Politically, the Lesser Sundas trace an equally complicated arc. From 1945, the Indonesian government administered the islands as a single province called Sunda Kecil -- 'Lesser Sundas' -- later renamed Nusa Tenggara. In 1958, this was split into three provinces: Bali, West Nusa Tenggara, and East Nusa Tenggara. The eastern half of Timor is a separate nation entirely -- East Timor, or Timor-Leste, which won independence from Indonesia in 2002 after a brutal occupation that began with the 1975 invasion. The administrative divisions overlay a cultural mosaic that no boundary quite captures. Hindu Bali shares an island chain with predominantly Christian East Nusa Tenggara and predominantly Muslim West Nusa Tenggara. The old Javanese etymology of 'Nusa Tenggara' -- 'Southeast Islands' -- is accurate enough geographically, but it understates the diversity packed into this chain of land between two oceans and two continents.

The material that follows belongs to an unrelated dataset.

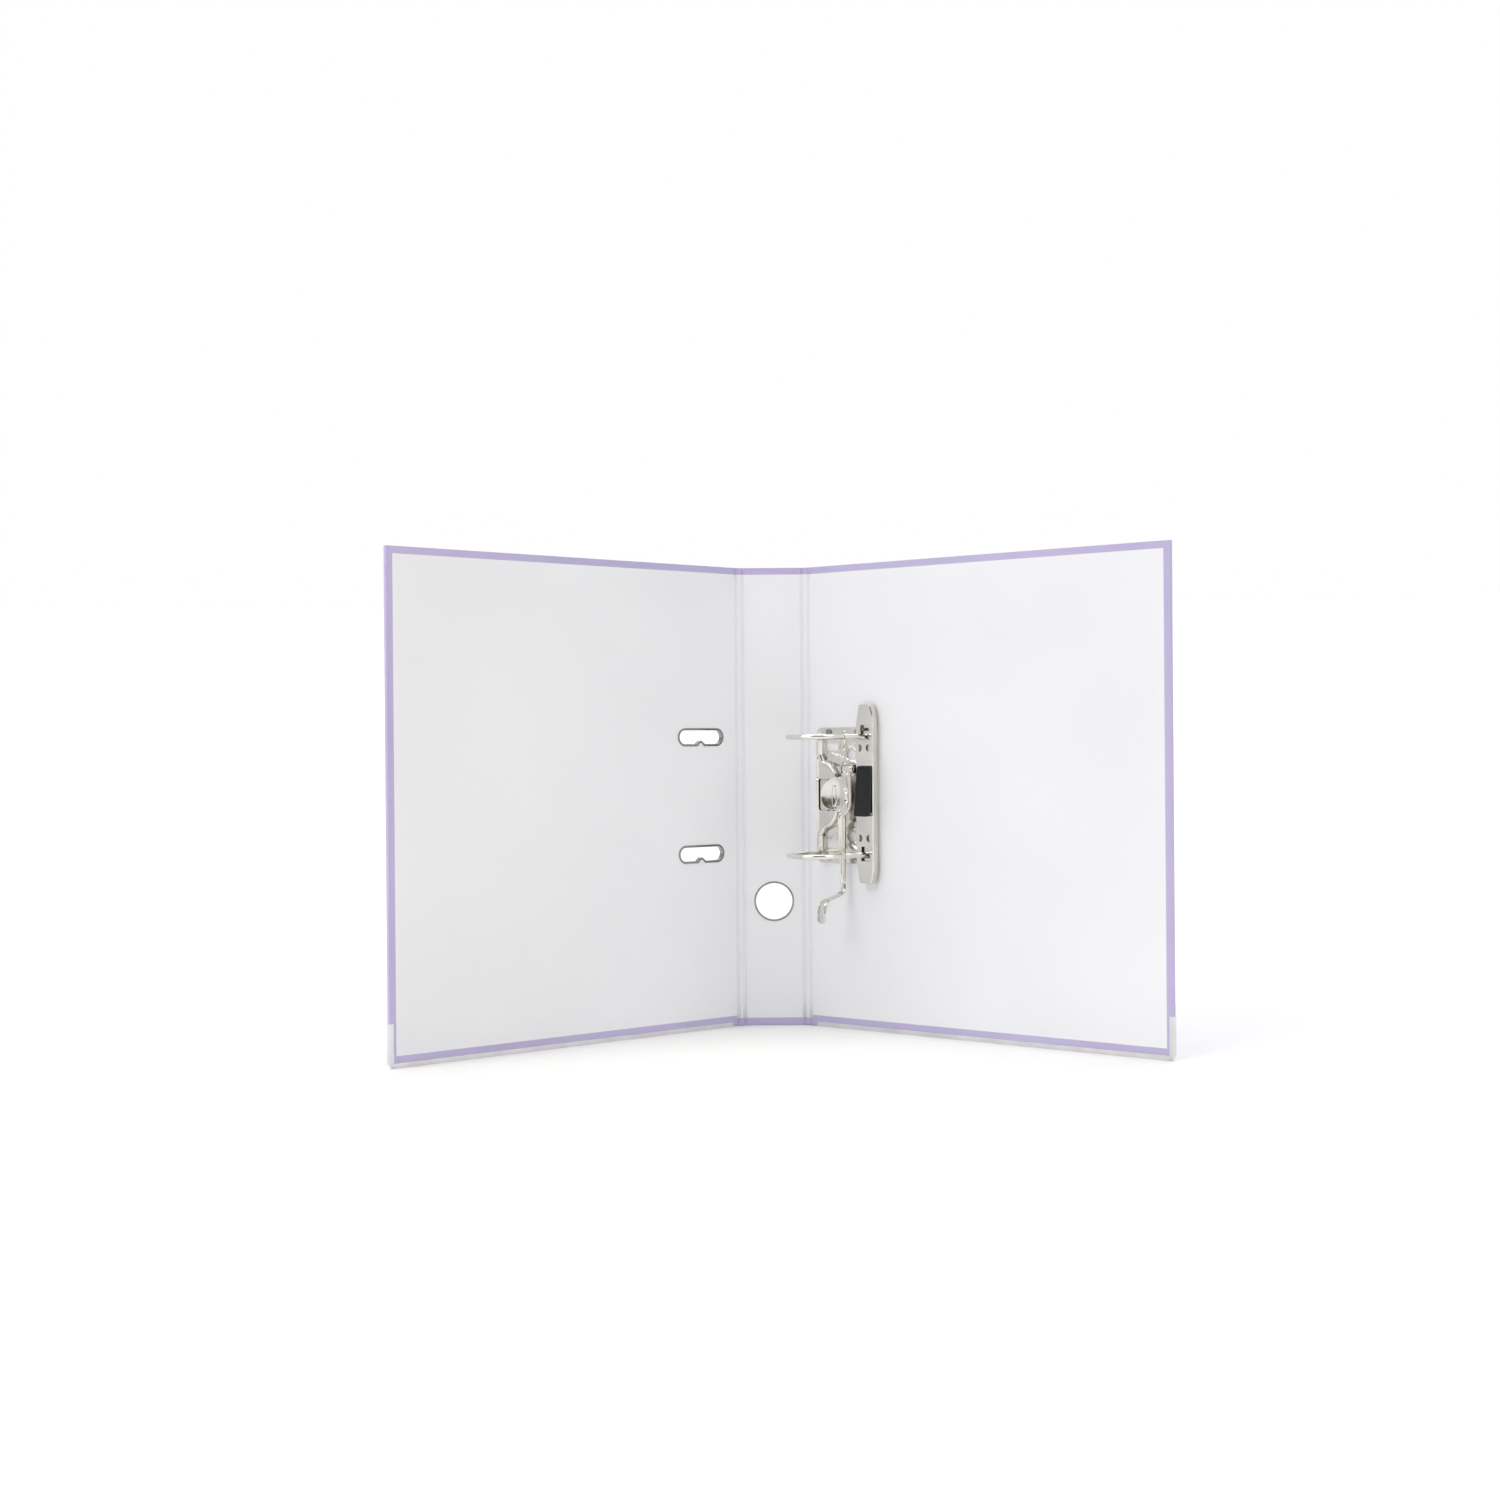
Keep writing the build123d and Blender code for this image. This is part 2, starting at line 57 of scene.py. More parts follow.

The Lesser Sunda Islands stretch from approximately 8°S, 115°E (Bali) to 10°S, 127°E (Timor) in eastern Indonesia. From altitude, the island chain is clearly visible as a string of mountainous landmasses curving eastward from Java, separated by deep blue straits. Key visual landmarks include Mount Rinjani (3,726m) on Lombok, the distinctive shape of Komodo Island, and the large island of Timor at the eastern end. Major airports along the chain: Ngurah Rai/Bali (WADD), Lombok International (WADL), Sultan Muhammad Salahuddin/Bima (WADB), Komodo/Labuan Bajo (WATO), El Tari/Kupang (WATT). Recommended altitude: 15,000-25,000 feet to see the full arc of the island chain and appreciate the geological structure. The Wallace Line passes through the Lombok Strait between Bali and Lombok.